The problem for Congress leaders with political heft who left the party in the past has been that they were reduced to regional players leading personality- centric political parties in their home states. Because of this limitation, none of these parties have been able to attract leaders who may well be seething inside the confines of the Congress.

Yet, the talk in political circles now is that Mr Pawar’s time may finally be here. So, what has changed over the past two decades since he led the ‘Amar-Akbar- Anthony revolt’ against Mrs Sonia Gandhi?

For one, the Congress is truly crumbling and entirely directionless.
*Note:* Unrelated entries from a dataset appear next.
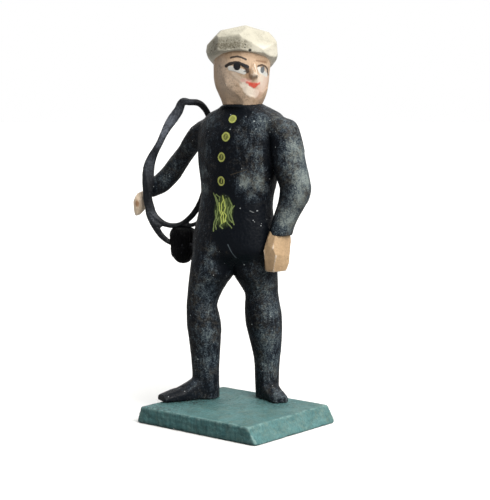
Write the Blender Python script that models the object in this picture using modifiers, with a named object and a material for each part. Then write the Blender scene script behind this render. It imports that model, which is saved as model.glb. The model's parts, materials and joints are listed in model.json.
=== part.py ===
"""A carved and painted chimney sweep for a nativity scene: the figure, its
plinth, the coil of rope on its right arm and the brush hanging from the coil.

Sizes are in metres. The figure faces -Y, its left hand is at +X, and the
origin is the middle of the plinth's underside.
"""

import math

import bmesh
import bpy
import numpy as np
from mathutils import Vector

# Driving sizes
FIGURE_HEIGHT = 0.100  # soles to the crown of the cap
PLINTH_LENGTH = 0.0369  # top face, along X
PLINTH_DEPTH = 0.0339  # top face, along Y
PLINTH_THICKNESS = 0.0046
PLINTH_SLOPE_NEAR = 0.0028  # how far the +X end leans out
PLINTH_SLOPE_FAR = 0.0015  # how far the -X end leans out
PLINTH_WORN_EDGE = 0.00035
ROPE_THICKNESS = 0.0013
BRUSH_HEIGHT = 0.0096
BRUSH_DIAMETER = 0.0076
TOUCH_GAP = 0.0003  # left between pieces that rest on each other

# The free forms are shares of the figure's height: one share is a hundredth
SHARE = FIGURE_HEIGHT / 100
GROUND = PLINTH_THICKNESS + TOUCH_GAP

# Surface making
VOXEL = 0.00042
ROPE_VOXEL = 0.0003
FIGURE_TRIANGLES = 7600
ROPE_TRIANGLES = 1300

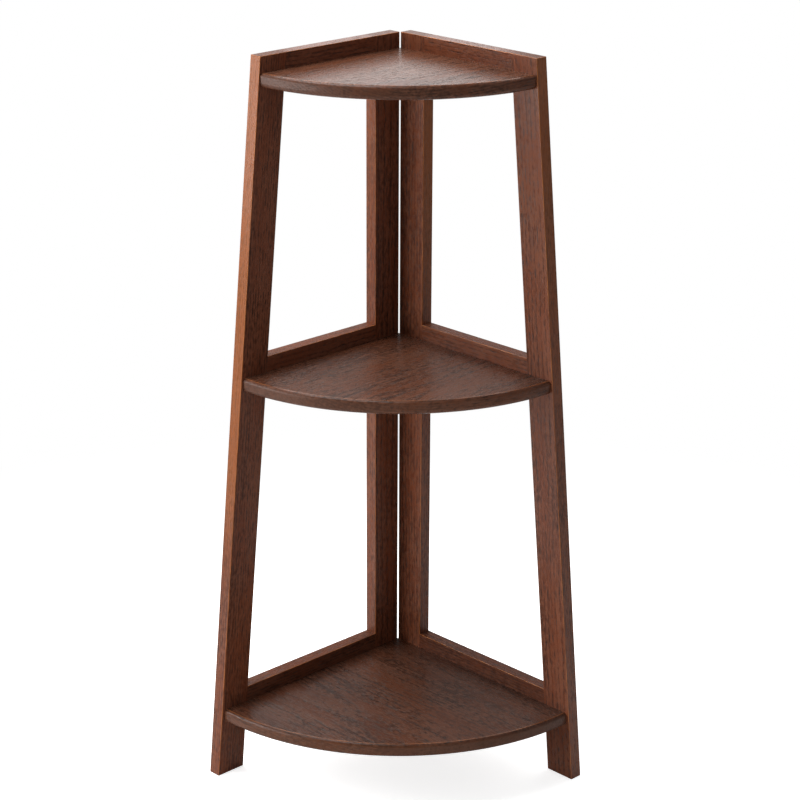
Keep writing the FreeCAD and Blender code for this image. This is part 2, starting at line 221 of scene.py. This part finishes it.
def open_grain():
    """Growth rings round the heart of the log, with pores in the spring wood and streaks along the grain.

    The ring number is the distance from the heart, wandering with slow noise, over the width of a ring. The
    colour goes from summer wood to spring wood by the spring wood in the ring plus the mottle, which is the
    weighted sum of the streaks, centred on 0.
    """
    tree, given, made = new_group(
        "open grain",
        {"Place": "Vector", "Ring Width": "Float", "Wander": "Float", "Waver": "Float", "Fineness": "Float",
         "Contrast": "Float", "Summer Wood": "Color", "Spring Wood": "Color", "Pores": "Color",
         "Warm Patches": "Color"},
        {"Colour": "Color", "Roughness": "Float", "Relief": "Float"})
    place = given["Place"]
    heart = vectors(tree, "LENGTH", vectors(tree, "MULTIPLY", place, (0.0, 1.0, 1.0)))
    wander = swing(tree, streaks(tree, place, LOG_WANDER), given["Wander"])
    waver = swing(tree, streaks(tree, place, RING_WAVER), given["Waver"])
    distance = sums(tree, "ADD", sums(tree, "ADD", heart, wander), waver)
    ring = sums(tree, "FRACT", sums(tree, "DIVIDE", distance, given["Ring Width"]))
    fading = ramp(tree, ring, 0.0, SPRING_GONE_SHARE, 1.0, 0.0)
    spring = sums(tree, "MAXIMUM", fading, ramp(tree, ring, SPRING_BACK_SHARE, 1.0))

    finer = part(tree, "ShaderNodeCombineXYZ", None, X=1.0, Y=given["Fineness"], Z=given["Fineness"])
    fibres = vectors(tree, "MULTIPLY", place, finer.outputs["Vector"])
    fine = streaks(tree, fibres, FINE_STREAKS)
    cloud = streaks(tree, place, CLOUDS)
    layers = (streaks(tree, fibres, BROAD_STREAKS), fine, streaks(tree, fibres, FLECKS), cloud)
    mottle = weighted(tree, -0.5 * sum(MOTTLE_WEIGHTS), *zip(layers, MOTTLE_WEIGHTS))

    vessel = ramp(tree, streaks(tree, fibres, LONG_PORES), *LONG_PORE_LEVELS)
    hair = ramp(tree, streaks(tree, place, HAIR_PORES), *HAIR_PORE_LEVELS, 0.0, HAIR_SHARE)
    crowded = ramp(tree, spring, 0.0, 1.0, *PORES_LEFT_SHARES)
    pore = sums(tree, "MULTIPLY", sums(tree, "MAXIMUM", vessel, hair), crowded)

    share = weighted(tree, 0.0, (mottle, given["Contrast"]), (spring, SPRING_WEIGHT))
    share = ramp(tree, share, ALL_SUMMER, ALL_SPRING)
    wood = blend(tree, share, given["Summer Wood"], given["Spring Wood"])
    warmth = ramp(tree, streaks(tree, place, WARM_PATCHES), *WARM_LEVELS, 0.0, WARM_SHARE)
    wood = blend(tree, warmth, wood, given["Warm Patches"])
    wood = blend(tree, sums(tree, "MULTIPLY", pore, PORE_SHARE), wood, given["Pores"])
    feed(tree, made["Colour"], wood)
    feed(tree, made["Roughness"], weighted(tree, SMOOTH_WOOD, *zip((cloud, fine, pore), ROUGHENING)))
    drops = (pore, -PORE_DROP_SHARE), (spring, -SPRING_DROP_SHARE)
    feed(tree, made["Relief"], weighted(tree, 1.0, *drops))
    return tree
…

But it’s now not just a question of stemming the organisational atrophy; though it would take a near-miracle to achieve even that. The bigger issue is that the party’s ideological basis is non-existent today ~ a sad end to the original big tent party of Indian politics which understood that this is a culturally Indic nation while being a liberal, modern, secular state.

Of course, the NCP has its problems ~ the rampant corruption in the civil aviation ministry during UPA is still fresh in public memory as is crony capitalism in Maharashtra. But of all the Congress offshoots, the NCP is best placed to ensure they coalesce into the main Opposition. If Mr Pawar can, as it seems he has started to do, hammer out a reformist economic agenda while emphasising moderation on social issues and treating the BJP as a political adversary and not an enemy, it’s not at all inconceivable that Congress dissidents would join forces with him.